Late Tuesday evening they learned for certain that Malcolm would not survive. The test showed there was little to no brain activity. If they were to keep him on the ventilator he would never open his eyes, never move, speak, think or feel, let alone breathe on his own. They knew they had to let him go.
In a note on Facebook to friends and family this is what my daughter wrote:
"Late on Wednesday night and into the early hours of Thursday morning we said our goodbyes. With the help of the NICU nurses, we changed Malcolm’s diaper and gave him a bath (the picture above was taken right after his bath). We held and rocked him, hugged and kissed him, told him how much we loved him and how much we would miss him. We stayed with him and held him as all of his wires and leads and tubes were removed and for a couple minutes, I saw my little boy’s face. Just his face – no tubes or wires or gauze. At 2:40am, our Malcolm was gone, though we realized over the course of that night and the following days that his spirit had likely moved on only minutes after he was born, and has been watching over us ever since."

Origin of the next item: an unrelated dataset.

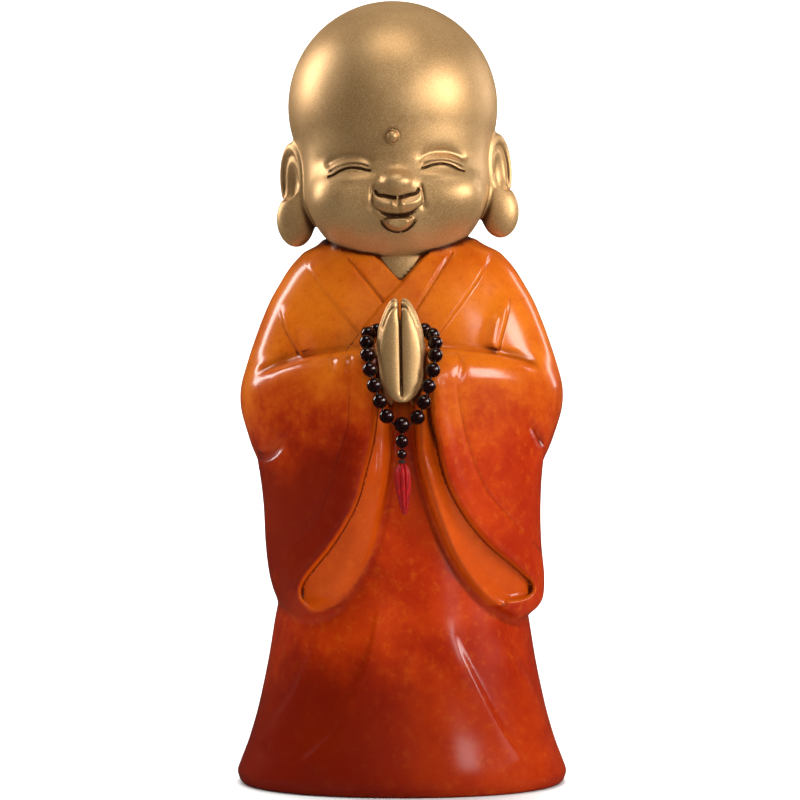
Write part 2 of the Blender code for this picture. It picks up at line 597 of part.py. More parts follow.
def polygonise(step):
    """Triangles of the zero surface, by cutting each grid cell into six tetrahedra."""
    axes, values = sample_grid(step)
    least = 0.04 * step
    values = np.where(np.abs(values) < least, least, values)
    inside = values < 0.0
    cuts_of_axis = (slice(None, -1), slice(1, None))
    corners = [inside[cut] for cut in itertools.product(cuts_of_axis, repeat=3)]
    held = sum(c.astype(int) for c in corners)
    mixed = (held > 0) & (held < 8)
    numbers = np.arange(values.size).reshape(values.shape)
    base = numbers[:-1, :-1, :-1][mixed]
    stride = (values.shape[1] * values.shape[2], values.shape[2], 1)
    tetrahedra = []
    for first, second, third in itertools.permutations(range(3)):
        path = np.cumsum([0, stride[first], stride[second], stride[third]])
        tetrahedra.append(base[:, None] + path)
    cells = np.vstack(tetrahedra)
    flat = inside.ravel()
    order = np.argsort(~flat[cells], axis=1, kind="stable")
    cells = np.take_along_axis(cells, order, axis=1)
    count = flat[cells].sum(axis=1)
    cuts = {1: (((0, 1), (0, 2), (0, 3)),), 3: (((0, 3), (1, 3), (2, 3)),),
            2: (((0, 2), (0, 3), (1, 3)), ((0, 2), (1, 3), (1, 2)))}
    edges = []
    outward = []
    for number, triangles in cuts.items():
        chosen = cells[count == number]
        spots = grid_spots(chosen, axes)
        away = spots[:, number:].mean(axis=1) - spots[:, :number].mean(axis=1)
        for triangle in triangles:
            edges.append(chosen[:, np.array(triangle)])
            outward.append(away)
    edges = np.vstack(edges)
    outward = np.vstack(outward)
    keys = edges.min(axis=2) * np.int64(values.size) + edges.max(axis=2)
    unique, faces = np.unique(keys, return_inverse=True)
    faces = faces.reshape(-1, 3)
    low, high = unique // values.size, unique % values.size
    flat_values = values.ravel()
    share = flat_values[low] / (flat_values[low] - flat_values[high])
    spots = grid_spots(low, axes) * (1.0 - share[:, None]) + grid_spots(high, axes) * share[:, None]
    a, b, c = (spots[faces[:, i]] for i in range(3))
    wrong = np.einsum("ij,ij->i", np.cross(b - a, c - a), outward) < 0.0
    faces[wrong] = faces[wrong][:, ::-1]
    return spots, faces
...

Y'all, I've seen heartbreak in my life, but nothing prepares you for something like this. I honestly do not think I would have managed if not for my daughter and son-in-law, and their courage. They have set an example of love and grace that is hard to comprehend. I wish I were a poet, that I could put into words what I have witnessed with them. I can't. Suffice it to say that they are my heroes. (I can't even write this! I type a line, start crying and have to walk away. I come back, start writing again and immediately start crying again - okay. deeeeppp breath!)
He passed away on December 19, 2013, two and a half short days after he arrived, and we have been trying to cope with that. We had Christmas and New Years. We keep waking up each day and going to sleep each night. We are all affected by this, each in our own way, but obviously no one more than my daughter and her husband.
Some things just don't seem that important to me anymore. Like home improvement projects, thrifting, and blogging. I'm trying to get back in the swing of things - I painted a couple more doors in my house and moved some pictures around to make a new gallery wall - but I think I'm not going to pressure myself. I'm still working through some stuff. I am going to attend a blogger's get together this weekend and I'm hoping it will crank up the desire to do some things in my house again. If anything it will just be good to be around all those talented people (maybe some of it will rub off on me).
I know this has been a long one - and if you're still with me I appreciate it! No matter what, I still became a grandmother on Dec. 16, 2013, and that will never change! I love it and look forward to having more grandkids for the rest of my life - and my daughter is looking forward to that too. :o)
Peace, love, and joy be with you all, now and always.